THE EXERCISE
Among the lines of data below, reproduce only those from the one with "0.26, 0.265), 0.36))" through the one with "cad_parts[node].hide_render = cad_parts[node].hide_viewport", exactly as they stand, both ends included.

DATA PROVIDED
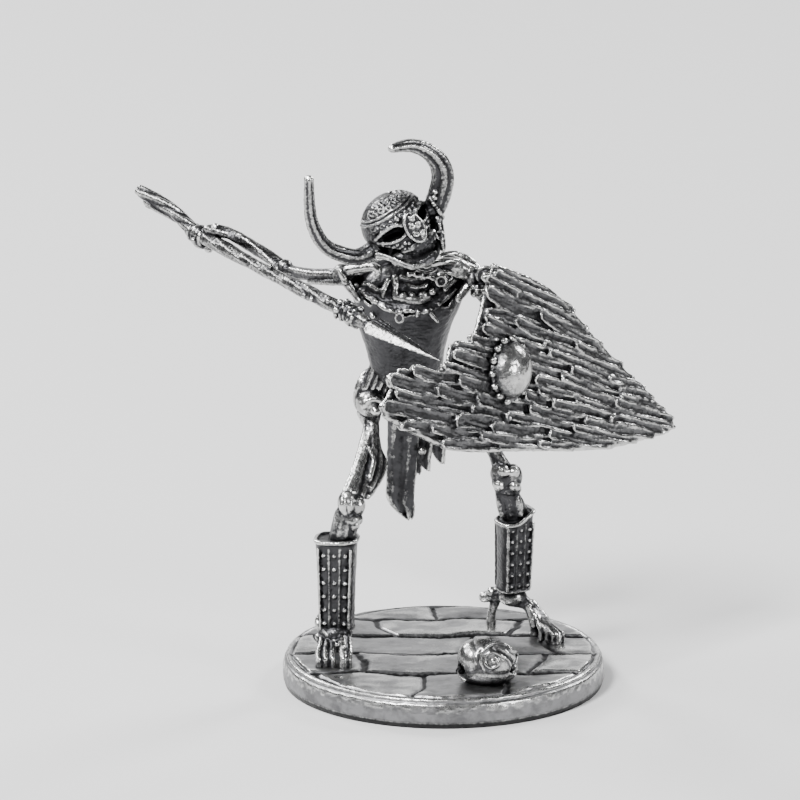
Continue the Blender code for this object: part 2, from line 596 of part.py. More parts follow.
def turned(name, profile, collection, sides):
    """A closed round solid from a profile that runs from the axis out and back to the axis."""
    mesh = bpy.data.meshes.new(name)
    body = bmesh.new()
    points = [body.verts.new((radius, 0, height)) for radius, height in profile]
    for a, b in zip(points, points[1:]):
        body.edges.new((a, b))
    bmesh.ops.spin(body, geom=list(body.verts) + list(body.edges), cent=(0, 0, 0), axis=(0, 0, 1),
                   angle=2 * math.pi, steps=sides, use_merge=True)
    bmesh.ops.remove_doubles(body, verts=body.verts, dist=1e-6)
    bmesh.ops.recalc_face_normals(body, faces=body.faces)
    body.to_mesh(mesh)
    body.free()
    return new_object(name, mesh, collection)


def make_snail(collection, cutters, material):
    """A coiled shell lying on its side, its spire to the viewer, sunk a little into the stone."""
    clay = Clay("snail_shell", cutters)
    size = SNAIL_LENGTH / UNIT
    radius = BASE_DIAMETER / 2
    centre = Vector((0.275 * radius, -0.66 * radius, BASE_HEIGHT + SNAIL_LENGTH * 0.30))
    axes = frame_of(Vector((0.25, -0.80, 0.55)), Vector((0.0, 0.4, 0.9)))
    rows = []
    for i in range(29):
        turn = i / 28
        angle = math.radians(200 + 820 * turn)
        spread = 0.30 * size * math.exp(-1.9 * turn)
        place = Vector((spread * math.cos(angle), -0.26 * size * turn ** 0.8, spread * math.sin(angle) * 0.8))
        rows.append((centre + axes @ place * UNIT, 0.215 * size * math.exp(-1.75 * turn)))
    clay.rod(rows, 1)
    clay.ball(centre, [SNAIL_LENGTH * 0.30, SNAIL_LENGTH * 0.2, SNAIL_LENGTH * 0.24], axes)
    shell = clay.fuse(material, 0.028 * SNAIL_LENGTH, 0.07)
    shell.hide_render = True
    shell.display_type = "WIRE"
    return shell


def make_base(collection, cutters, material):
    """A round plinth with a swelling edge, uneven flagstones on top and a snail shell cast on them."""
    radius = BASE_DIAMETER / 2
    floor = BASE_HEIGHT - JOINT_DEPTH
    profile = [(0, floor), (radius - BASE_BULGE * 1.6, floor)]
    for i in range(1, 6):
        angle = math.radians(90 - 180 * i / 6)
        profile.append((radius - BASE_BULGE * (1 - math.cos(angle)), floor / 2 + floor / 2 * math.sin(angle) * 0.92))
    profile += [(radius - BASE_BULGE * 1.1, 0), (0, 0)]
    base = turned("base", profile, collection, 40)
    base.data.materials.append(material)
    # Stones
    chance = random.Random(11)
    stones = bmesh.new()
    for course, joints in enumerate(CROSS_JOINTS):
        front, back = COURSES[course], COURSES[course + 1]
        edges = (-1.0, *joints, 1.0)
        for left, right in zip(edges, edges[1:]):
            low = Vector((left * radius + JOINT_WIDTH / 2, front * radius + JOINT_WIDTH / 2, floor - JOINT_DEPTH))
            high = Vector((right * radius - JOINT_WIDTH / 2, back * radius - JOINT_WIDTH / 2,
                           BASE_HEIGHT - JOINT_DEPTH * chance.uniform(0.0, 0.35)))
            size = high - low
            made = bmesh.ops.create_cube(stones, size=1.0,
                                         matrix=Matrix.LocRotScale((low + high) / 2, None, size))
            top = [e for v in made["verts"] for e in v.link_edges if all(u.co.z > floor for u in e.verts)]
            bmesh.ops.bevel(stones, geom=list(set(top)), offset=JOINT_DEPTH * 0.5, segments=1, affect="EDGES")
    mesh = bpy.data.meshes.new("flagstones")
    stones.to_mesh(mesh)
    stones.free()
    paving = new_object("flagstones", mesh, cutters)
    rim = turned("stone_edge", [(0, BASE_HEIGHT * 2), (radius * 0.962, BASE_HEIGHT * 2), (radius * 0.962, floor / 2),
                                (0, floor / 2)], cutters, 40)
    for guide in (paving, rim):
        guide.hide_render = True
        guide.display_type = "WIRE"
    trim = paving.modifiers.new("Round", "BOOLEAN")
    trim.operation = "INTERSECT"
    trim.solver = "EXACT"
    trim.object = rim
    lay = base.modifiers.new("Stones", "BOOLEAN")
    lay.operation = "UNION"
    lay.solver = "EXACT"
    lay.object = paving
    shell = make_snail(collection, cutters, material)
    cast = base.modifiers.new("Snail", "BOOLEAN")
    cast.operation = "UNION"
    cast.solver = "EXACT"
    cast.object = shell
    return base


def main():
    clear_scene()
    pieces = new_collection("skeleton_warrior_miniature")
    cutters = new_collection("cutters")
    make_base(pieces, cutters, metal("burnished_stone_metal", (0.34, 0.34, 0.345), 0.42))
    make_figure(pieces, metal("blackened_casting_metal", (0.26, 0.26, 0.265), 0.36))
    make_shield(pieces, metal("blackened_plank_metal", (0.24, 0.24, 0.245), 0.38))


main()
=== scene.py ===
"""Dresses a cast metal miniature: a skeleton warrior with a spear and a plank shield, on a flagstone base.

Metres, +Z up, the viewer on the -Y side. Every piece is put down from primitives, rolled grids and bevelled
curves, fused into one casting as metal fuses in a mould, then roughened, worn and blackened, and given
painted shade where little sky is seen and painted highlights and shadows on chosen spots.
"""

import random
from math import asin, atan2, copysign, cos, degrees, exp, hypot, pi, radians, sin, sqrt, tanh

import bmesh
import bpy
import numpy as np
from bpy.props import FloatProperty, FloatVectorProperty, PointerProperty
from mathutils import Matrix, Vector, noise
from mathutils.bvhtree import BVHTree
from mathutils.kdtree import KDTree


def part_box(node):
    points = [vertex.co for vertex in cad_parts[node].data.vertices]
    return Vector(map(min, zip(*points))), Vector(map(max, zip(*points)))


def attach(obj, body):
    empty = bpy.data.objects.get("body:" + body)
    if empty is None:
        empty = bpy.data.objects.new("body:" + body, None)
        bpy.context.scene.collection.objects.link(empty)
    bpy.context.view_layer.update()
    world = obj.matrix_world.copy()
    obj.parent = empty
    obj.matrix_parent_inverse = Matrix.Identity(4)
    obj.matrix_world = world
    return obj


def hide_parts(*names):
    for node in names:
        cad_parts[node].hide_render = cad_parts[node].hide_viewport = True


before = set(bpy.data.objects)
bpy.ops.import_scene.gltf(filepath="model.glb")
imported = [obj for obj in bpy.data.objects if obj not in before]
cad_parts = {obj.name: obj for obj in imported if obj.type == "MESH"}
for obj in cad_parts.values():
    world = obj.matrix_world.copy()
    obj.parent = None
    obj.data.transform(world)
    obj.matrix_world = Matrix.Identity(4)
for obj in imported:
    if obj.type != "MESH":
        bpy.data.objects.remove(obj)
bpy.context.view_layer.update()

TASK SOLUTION
    make_figure(pieces, metal("blackened_casting_metal", (0.26, 0.26, 0.265), 0.36))
    make_shield(pieces, metal("blackened_plank_metal", (0.24, 0.24, 0.245), 0.38))


main()
=== scene.py ===
"""Dresses a cast metal miniature: a skeleton warrior with a spear and a plank shield, on a flagstone base.

Metres, +Z up, the viewer on the -Y side. Every piece is put down from primitives, rolled grids and bevelled
curves, fused into one casting as metal fuses in a mould, then roughened, worn and blackened, and given
painted shade where little sky is seen and painted highlights and shadows on chosen spots.
"""

import random
from math import asin, atan2, copysign, cos, degrees, exp, hypot, pi, radians, sin, sqrt, tanh

import bmesh
import bpy
import numpy as np
from bpy.props import FloatProperty, FloatVectorProperty, PointerProperty
from mathutils import Matrix, Vector, noise
from mathutils.bvhtree import BVHTree
from mathutils.kdtree import KDTree


def part_box(node):
    points = [vertex.co for vertex in cad_parts[node].data.vertices]
    return Vector(map(min, zip(*points))), Vector(map(max, zip(*points)))


def attach(obj, body):
    empty = bpy.data.objects.get("body:" + body)
    if empty is None:
        empty = bpy.data.objects.new("body:" + body, None)
        bpy.context.scene.collection.objects.link(empty)
    bpy.context.view_layer.update()
    world = obj.matrix_world.copy()
    obj.parent = empty
    obj.matrix_parent_inverse = Matrix.Identity(4)
    obj.matrix_world = world
    return obj


def hide_parts(*names):
    for node in names:
        cad_parts[node].hide_render = cad_parts[node].hide_viewport = True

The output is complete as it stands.